L'OPMA souhaite vivement que la discussion qui, sur ce point, a été engagée récemment, soit poursuivie et aboutisse publiquement.

* Les sports sont habituellement classés en 4 catégories (sports mécaniques exceptés).
D'une part, en prenant en considération le type d'obstacle, on distingue:

- les sports de combat et duels en tous genres;
- les jeux de balle qui introduisent une distance et une symétrie entre les adversaires;
- l'athlétisme où entrent en jeu la performance, ainsi que la maitrise et l'élégance du geste;
- les sports de nature qui consistent à relever le défi d'un milieu donné.
D'autre part, en prenant en considération les espaces, on distingue:
- des espaces restreints et couverts (salles, rings, p. ex.);
- des espaces construits, ouverts et clos (stades, tennis, p. ex.);
- des espaces naturels, ouverts et aménagés (pistes de ski, golf, p.ex.);
- des espaces naturels, non aménagés, désignés par l'activité considérée (montagne, mer, etc)

- Communiqué de presse du 22 mars 2000

Malgré les premières modifications proposées par le Sénat, l'OPMA considère que le projet de loi sur le sport présente, en l'état, des dangers manifestes pour les activités physiques de pleine nature, notamment la randonnée, l'escalade, l'alpinisme.

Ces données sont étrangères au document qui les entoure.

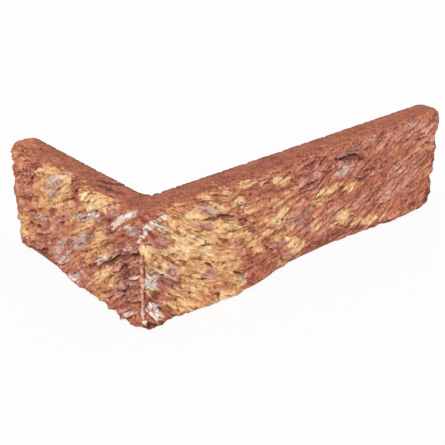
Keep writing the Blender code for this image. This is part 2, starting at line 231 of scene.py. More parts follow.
        Patch(3.5, 31, 3, 1, -80), Patch(0.5, 12.5, 3.5, 2, 14), Patch(7, 13, 4, 1.8, -32),
        Patch(9.5, 8, 4.5, 1.5, -39), Patch(9.5, 33.5, 6, 0.8, -36, 0.9), Patch(1, 6, 1.5, 1, -7),
        Patch(-17, 57, 7.5, 1.5, 34), Patch(-9.5, 63, 5.5, 1.6, 38), Patch(-31, 30.5, 5, 1.5, 36),
        Patch(-9, 9, 5, 1, 31, 0.8), Patch(-10, 57, 4.5, 0.5, 32, 0.7), Patch(-26, 28.5, 6.5, 0.5, 33, 0.7),
        Patch(-7, 29.5, 6, 0.5, 37, 0.9), Patch(-11, 44, 3, 0.8, 38, 0.7), Patch(-44, 50, 10, 1.1, 19, 0.8),
        Patch(-89, 31.5, 4.5, 1.3, 26, 0.8), Patch(-85, 16.5, 3, 1, 2, 0.7),
        Patch(-33, 28.5, 8, 1.1, 41, 0.9), Patch(-77, 5.5, 4.5, 1, 16, 0.8), Patch(-62, 4, 5, 0.9, 12, 0.8),
        Patch(-72, 11.5, 6, 0.8, 38, 0.8), Patch(-66, 18, 5, 0.8, 40, 0.8),
    ),
    # Painted shade in pits, creases, slots and bed cracks, and where the foot and ends turn away.
    Tone.DARK: (
        Patch(7, 3, 7, 2.2, -10), Patch(8, 21, 3, 4, -60, 0.7), Patch(41, 51, 5, 1, -13, 0.8),
        Patch(51, 48, 10, 1.3, -20, 0.8), Patch(56, 48, 5, 0.8, -18, 0.7), Patch(101, 24, 6, 2, -40, 0.6),
        Patch(41, 25.5, 3, 0.8, -29), Patch(38, 18, 2.5, 0.8, -26), Patch(46, 7.5, 2, 0.8, -13),
        Patch(39, 37.5, 3, 1, -19), Patch(-26, 30, 11, 1.3, 33), Patch(-8.5, 41.5, 11.5, 0.8, 32),
        Patch(-14, 31, 5.5, 2.3, 29), Patch(-8, 16, 5, 1, 19, 0.8), Patch(-15, 17.5, 3, 0.5, 23),
        Patch(-52, 60.5, 4.5, 1, 15, 0.8), Patch(-53, 55.5, 4, 0.8, 25, 0.8), Patch(-57, 66, 3, 1, 59, 0.7),
        Patch(-39.5, 78.2, 7.5, 1.2, 28, 1.1), Patch(-33, 73, 9, 2, 10, 0.7),
        Patch(-30, 69.5, 7, 1.5, 0, 0.7), Patch(-98, 22.5, 7, 0.8, 18, 0.8),
        Patch(-96, 32.5, 4, 0.8, 9, 0.8), Patch(155, 53.4, 7, 2, -8, 1.7),
        Patch(127, 7, 9, 2.5, -10, 0.7), Patch(-14, 30, 4, 2.8, 35), Patch(172, 4, 14, 2, -15, 0.8),
        Patch(213, 2, 28, 2.5, 0, 0.8), Patch(236, 42, 2, 6, 0, 0.7), Patch(236, 26, 2, 5, 0, 0.7),
        Patch(233, 7, 5, 4, 20, 0.7), Patch(-92, 9, 3, 1.3, 30), Patch(-89, 11, 3.5, 1.5, 27),
        Patch(-98, 4, 7, 2.5, 10), Patch(-108, 5, 8, 2, 0),
    ),
}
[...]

1 - L'obligation pour les encadrants bénévoles d'être diplômés aura pour conséquence:

- soit de tuer le bénévolat et de provoquer l'enchérissement des activités pour les pratiquants,
-soit de faire passer les sorties collectives des clubs dans la clandestinité, avec en corollaire une augmentation des accidents,
- soit de conduire à la délivrance de diplômes au rabais.

2 - La réglementation des espaces naturels, de leur équipement et des conditions d'accès laisse croire que la montagne peut-être transformée en stade, ce qui nous paraît dangereux pour tous. On peut aussi craindre qu'une telle réglementation porte en germe des interdictions et des obligations semblables aux exigences qu'on a connues dans le système soviétique d'il y a une trentaine d'année où il fallait faire preuve d'une qualification pour obtenir un "permis d'ascension" de tel ou tel sommet, et qu'on rencontre aujourd'hui sous d'autres formes, dans les parcs américains.